Чикаго — лучший пример того, что происходит с людьми, если их лишить выпивки — большой, красивый город с возвышающимися небоскребами Фрэнка Ллойда Райта, которые кажутся карликами по сравнению с теми, что теперь стоят на Манхэттене, расположен на берегу озера, по сравнению с которым Ла-Манш кажется тонкой струйкой воды, просочившейся из цистерны. Улицы в центре города такие же чистые и безжизненные, как в Ли-Кваг-Е в Сингапуре. С Чикаго Аль Капоне в 80-х проделали то, что надеются сделать с Глазго Джимми Бойла и Эдди Линдена в 90-х: вычистить реалистичный образ «города ножей» и населить его людьми в костюмах от Армани и стодолларовых галстуках.
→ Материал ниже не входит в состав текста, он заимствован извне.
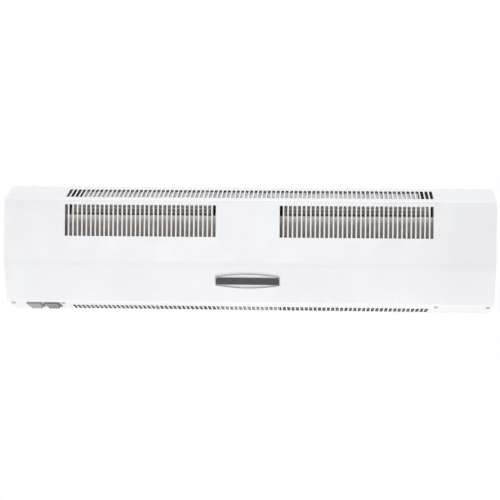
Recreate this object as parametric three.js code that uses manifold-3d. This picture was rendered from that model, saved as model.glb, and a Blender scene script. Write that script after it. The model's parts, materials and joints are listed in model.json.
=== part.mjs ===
// A wall-hung electric air curtain: slotted steel cover, chassis, twin tangential fan, tubular heater.
// Millimetres. X runs along the unit, Y points to the wall, Z is up.
// The origin is the middle of the back plate's wall face.

import * as THREE from "three";
import { mergeGeometries, mergeVertices } from "three/addons/utils/BufferGeometryUtils.js";
import Module from "manifold-3d";

const wasm = await Module();
wasm.setup();

// ---------------------------------------------------------------- driving dimensions

// casing section, from the wall outwards
const CASING_WIDTH = 800;
const CASING_DEPTH = 150;
const CASING_HEIGHT = 206;
const COVER_SHEET = 1;
const CHASSIS_SHEET = 1.2;
const TOP_SLOPE_RUN = 60;
const TOP_SLOPE_FALL = 23;
const FRONT_LEAN_RUN = 22;
const FRONT_LEAN_HEIGHT = 64;
const BOTTOM_SLOPE_RUN = 64;
const BOTTOM_SLOPE_FALL = 14.5;
const FOLD_RADIUS = 3;
const SOFT_FOLD_RADIUS = 40;
const FOLD_SEGMENTS = 4;

// what two touching pieces keep between them, and how far a cutter runs past a face
const SEAT_GAP = 0.3;
const CUT_OVERRUN = 2;

// air slots
const SLOT_PITCH = 7.352;
const SLOT_WIDTH = 5;
const GRILLE_FROM_MOTOR_PLATE = 0.8;
const GRILLE_FROM_PARTITION = 1.6;
const GRILLE_BELOW_FOLD = 8.5;
const GRILLE_HEIGHT = 51.5;
const TOP_ROW_FROM_END = 99;
const TOP_SLOT_FROM_EDGE = 12;
const TOP_SLOT_LENGTH = 40;
const OUTLET_ROW_FROM_END = 102;
const OUTLET_SLOT_FROM_FOLD = 29;
const OUTLET_SLOT_LENGTH = 34;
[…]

Ночью, в одержимом Армани коктейль-баре на 96-м этаже Центра Джона Хэнкока, город подмигивает и манит пьяного, сбитого с толку человека сойти вниз, но когда ты ступаешь на улицу, все, что тебе удается обнаружить — сверкающие огнями рестораны и залитые неоном супермаркеты. В отличие от англичан, американцы увлекаются вечерним шоппингом с размахом, но, так или иначе, полуночные блуждания по универмагам не входят в мои представления о приятном времяпрепровождении. Чтобы найти что-то иное, нужно следовать по пятам за матросами в их девственно-белых костюмах, сворачивающих с центральных улиц в темную ночь.

Я не слишком люблю блюз. Как и традиционный джаз, он напоминает мне о грубых пьяницах в унылой одежде, чье представление о свободе сводится к постукиванию ногой под столом, производя при этом ужасный жалобный визг, заниматься этим с убеждением и без смущения способны лишь американцы. Блюз — это слишком домашний дядя Том, слишком почтительный и слишком старый, к тому же слишком технически изощренный и чуждый британскому образу жизни, поэтому, естественно, я остаюсь к нему абсолютно безразличен. Но не здесь. Я мог бы цинично заявить, что всякий раз, когда ты видишь, как слепой девяностолетний старик пытается играть на гитаре, ты понимаешь, насколько лучше живется тебе. Но это не так. Испарения собираются под потолком и спускаются оттуда, облепляя твое лицо, как теплый туман, запах травы и бурбона, анонимное столкновение тел в темноте и горькая правда о любви, смерти и жизни, которую тебе здесь объясняют, заставляет забыть о высокомерии, когда на крошечной сцене появляется чернокожий человек, освещенный одиноким лучом света и показывает тебе, кто придумал музыку. Первый западный стиль, попытка вывести музыку из сферы Высокой Культуры или чисто семейного развлечения заставляет тебя вспомнить, сквозь пурпурную дымку, что значит быть в клубе, ничего не делать, просто слушать группу. Потому что лучший Блюз — это другая форма искусства, которая выражает и отражает борьбу со скукой повседневной жизни и борьбу за выживание. Форма искусства, которая берет «реальную» жизнь и показывает тебе, какова она на самом деле. Искусство в осколках разбитого зеркала. Это не искусство рекламы и не возвышенное искусство, это просто лекарство от жизни под давлением. Искусство людей, которые должны каждое утро отправляться на работу, и музыка, чувственность и Бог — это все, что может освободить их от смертельно монотонного мира повседневности. Пространство, как вы понимаете, всегда принадлежало белому человеку.